Stage1 += baseimage(image=USERARG.get('runtime_image', default_runtime_image))

# Build stage runtime support + LAMMPS
Stage1 += Stage0.runtime()

########
# LAMMPS
########
Stage1 += environment(variables={
 'LD_LIBRARY_PATH': '/usr/local/lammps-{}/lib:$LD_LIBRARY_PATH'.format(
  compute_capability),
 'PATH': '/usr/local/lammps-{}/bin:$PATH'.format(compute_capability),
 # Workaround, see https://github.com/openucx/ucx/wiki/NVIDIA-GPU-Support
 'UCX_MEMTYPE_CACHE': 'n'})

Assuming the recipe is named lammps.py, you can generate Dockerfiles or Singularity definition files for any CPU and GPU architecture combination.

$ hpccm --recipe lammps.py
$ hpccm --recipe lammps.py --userarg arch=aarch64
$ hpccm --recipe lammps.py --format singularity --userarg arch=x86_64 gpu_arch=Turing75

Given the container specification file, you can build the container image using docker build or singularity build. Note that to actually build the container image you should be on a system of the same CPU architecture.

HPC, Simplified

There are lots of other recent container highlights and developments besides HPCCM.

First and foremost is the announcement of NGC containers based on the Arm architecture. All the benefits of HPC containers on NGC for x86, validated and optimized application containers, are now also available for Arm-based systems. The HPCCM capabilities described in the previous section helped port the NGC HPC containers to Arm while maintaining a single recipe code base.

A Julia container has also been added to NGC, making it easier than ever to use GPU accelerated Julia. Julia combines the interactive fast prototyping and development of dynamically typed scripting languages with the performance of strongly typed compiled languages. (By the way, MIT’s and Julia Computing’s Alan Edelman was recognized at SC19 with the Sidney Fernbach award for co-creating Julia.)

All the HPC containers on NGC support Singularity and many include instructions for how to run on multiple nodes using a cluster resource manager such as SLURM or PBS (for example NAMD). The webinar Scaling Out HPC Workflow with NGC and Singularity goes further into the details of how to scale out NGC containers on clusters.

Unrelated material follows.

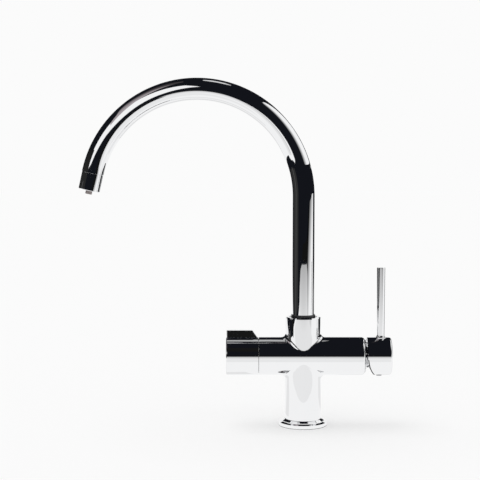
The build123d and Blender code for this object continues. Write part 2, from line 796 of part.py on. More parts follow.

NGC is continually updated with new container images. The NGC Container Replicator makes it possible for IT staff to easily create a local synchronized mirror of all or part of the NGC container registry, even automatically converting the images to the Singularity image format if desired. It can also be used to make NGC containers available on an air-gapped system.

NVIDIA has also demonstrated how you could possibly integrate containers directly into SLURM using Pyxis to even further simplify HPC container deployments.

To help bridge the gap between existing deployments based on environment modules and containers, the open source Community Collections project from John Hopkins University integrates containers with environment modules. For instance, loading the “namd” environment module will transparently download the NAMD container from NGC and alias the “namd2” command on the host to automatically invoke the corresponding command inside the NAMD Singularity container.

Whether you are a research scientist, application developer, or IT staff, the bottom line is the same: containers help democratize HPC and enable faster and more reproducible science. NGC should be your first stop to get the latest optimized and validated software for GPU-accelerated systems. In the event the software you need is not available from NGC, HPC Container Maker makes it easier to create your own container images. In either case, NVIDIA has solutions to help you deploy containers at scale and increase your productivity.